Mediterranean Islands, Fragile Communities and Persistent Landscapes Published online by Cambridge University Press: 05 July 2013
Chapter 1 introduced some central themes that underpin much of the discussion found in this book, whilst also disclosing our own motivations in pursuing a Mediterranean small-island study. It emphasised both the attractive micro-context provided by Antikythera, as a window on the wider Mediterranean world, and the opportunities for more joined-up, regional thinking provided by unusually dense levels of archaeological and historical study in the south-west Aegean. This chapter now considers the occasionally mundane, but nonetheless crucial, methodological practicalities of observing material, environmental and historical patterns across Antikythera over its entire observable timespan of human activity.

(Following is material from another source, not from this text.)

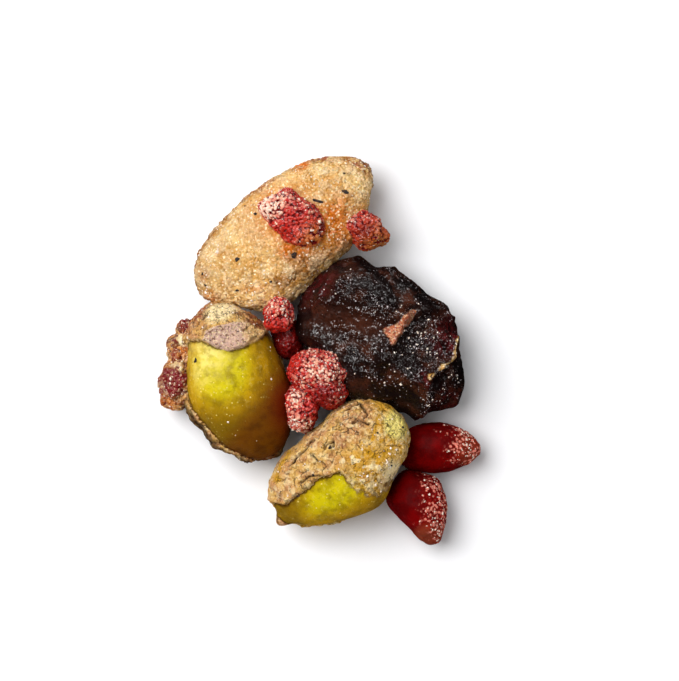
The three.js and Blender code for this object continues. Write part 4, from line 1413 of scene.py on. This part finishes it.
# Soft boxes: place, side in metres and power in watts. The key light gives the soft light and the shadows,
# and the other two give only reflections.
KEY_LIGHT = ((-0.27, 0.17, 0.5), 0.5, 4.6)
SHINE_LIGHTS = {"glint_light": ((-0.24, 0.21, 0.5), 0.2, 6.0), "rim_light": ((0.3, 0.4, 0.2), 0.12, 1.5)}
ROOM_LIGHT = 0.4
CAMERA_HEIGHT = 0.6  # metres above the floor: far enough for a nearly parallel view
VIEW_WIDE = 0.0783  # metres shown along the picture's long side, at the middle of the heap
VIEW_CENTRE = (0.00236, 0.00104)
MIDDLE_Z = 0.0055


class SNACKMIX_OT_stage(bpy.types.Operator):
    """Add the floor, the lights and the camera straight above"""

    bl_idname = "snackmix.stage"
    bl_label = "Floor, lights and camera"

    def execute(self, context):
        scene = context.scene
        corners = [(x * FLOOR_HALF, y * FLOOR_HALF, FLOOR_Z) for x, y in ((-1, -1), (1, -1), (1, 1), (-1, 1))]
        mesh = bpy.data.meshes.new("pale_floor")
        mesh.from_pydata(corners, [], [(0, 1, 2, 3)])
        mesh.materials.append(floor_material())
        floor = bpy.data.objects.new("pale_floor", mesh)
        scene.collection.objects.link(floor)
        floor.visible_glossy = False
        self.add_light(scene, "key_light", *KEY_LIGHT).visible_glossy = False
        for name, light in SHINE_LIGHTS.items():
            self.add_light(scene, name, *light).visible_diffuse = False
        world = bpy.data.worlds.new("pale_room")
        world.use_nodes = True
        background = world.node_tree.nodes["Background"]
        background.inputs["Color"].default_value = (1.0, 1.0, 1.0, 1.0)
        background.inputs["Strength"].default_value = ROOM_LIGHT
        scene.world = world
        world.cycles_visibility.glossy = False
        scene.view_settings.view_transform = "Standard"
        camera_data = bpy.data.cameras.new("camera_above")
        camera_data.lens = camera_data.sensor_width * (CAMERA_HEIGHT - MIDDLE_Z) / VIEW_WIDE
        camera_data.clip_start = 0.05
        camera = bpy.data.objects.new("camera_above", camera_data)
        camera.location = (*VIEW_CENTRE, CAMERA_HEIGHT)
        scene.collection.objects.link(camera)
        scene.camera = camera
        return {"FINISHED"}

    def add_light(self, scene, name, place, size, power):
        """A square soft box at a place, turned towards the heap."""
        data = bpy.data.lights.new(name, "AREA")
        data.size = size
        data.energy = power
        light = bpy.data.objects.new(name, data)
        light.location = place
        light.rotation_euler = (-light.location).to_track_quat("-Z", "Y").to_euler()
        scene.collection.objects.link(light)
        return light


class SNACKMIX_PT_panel(bpy.types.Panel):
    """Lists the pieces of the heap"""

    bl_label = "Snack mix"
    bl_space_type = "VIEW_3D"
    bl_region_type = "UI"
    bl_category = "Snack mix"

    def draw(self, context):
        for operator in OPERATORS:
            self.layout.operator(operator.bl_idname)
        for group in (context.scene.snack_mix_sizes, context.scene.snack_mix_colours):
            box = self.layout.box()
            for name in group.bl_rna.properties.keys():
                if name not in ("name", "rna_type"):
                    box.prop(group, name)


OPERATORS = (
    SNACKMIX_OT_stage,
    SNACKMIX_OT_pistachios,
    SNACKMIX_OT_almond,
    SNACKMIX_OT_cherry,
    SNACKMIX_OT_drops,
    SNACKMIX_OT_crumbs,
    SNACKMIX_OT_clump,
    SNACKMIX_OT_sugar,
    SNACKMIX_OT_pepper,
)
CLASSES = (SnackMixColours, SnackMixSizes, *OPERATORS, SNACKMIX_PT_panel)


def register():
    for cls in CLASSES:
        bpy.utils.register_class(cls)
    bpy.types.Scene.snack_mix_colours = bpy.props.PointerProperty(type=SnackMixColours)
    bpy.types.Scene.snack_mix_sizes = bpy.props.PointerProperty(type=SnackMixSizes)


def unregister():
    del bpy.types.Scene.snack_mix_sizes
    del bpy.types.Scene.snack_mix_colours
    for cls in reversed(CLASSES):
        bpy.utils.unregister_class(cls)


def main():
    register()
    for operator in OPERATORS:
        section, name = operator.bl_idname.split(".")
        getattr(getattr(bpy.ops, section), name)()


if __name__ == "__main__":
    main()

We do not dwell on methodological niceties for their own sake, but instead, consider them crucial for understanding what can and cannot be said on the basis of present evidence. With this perspective in mind, the following sections outline and justify the different fieldwork and other research procedures we have used to understand Antikythera's long-term history.
INTENSIVE SURVEY
Intensive survey is a strategy for recovering information about whole landscapes of human activity via detailed recording and/or collection of artefacts visible on the modern ground surface. It emerged in the 1960s and 1970s as a more systematic approach to site reconnaissance, and since then has become commonplace, particularly in those parts of the world boasting a combination of relatively light ground cover and comparatively dense coverings of potsherds, lithics or small structural remains (Fish and Kowalewski 1990; Banning 2002; Alcock and Cherry 2004).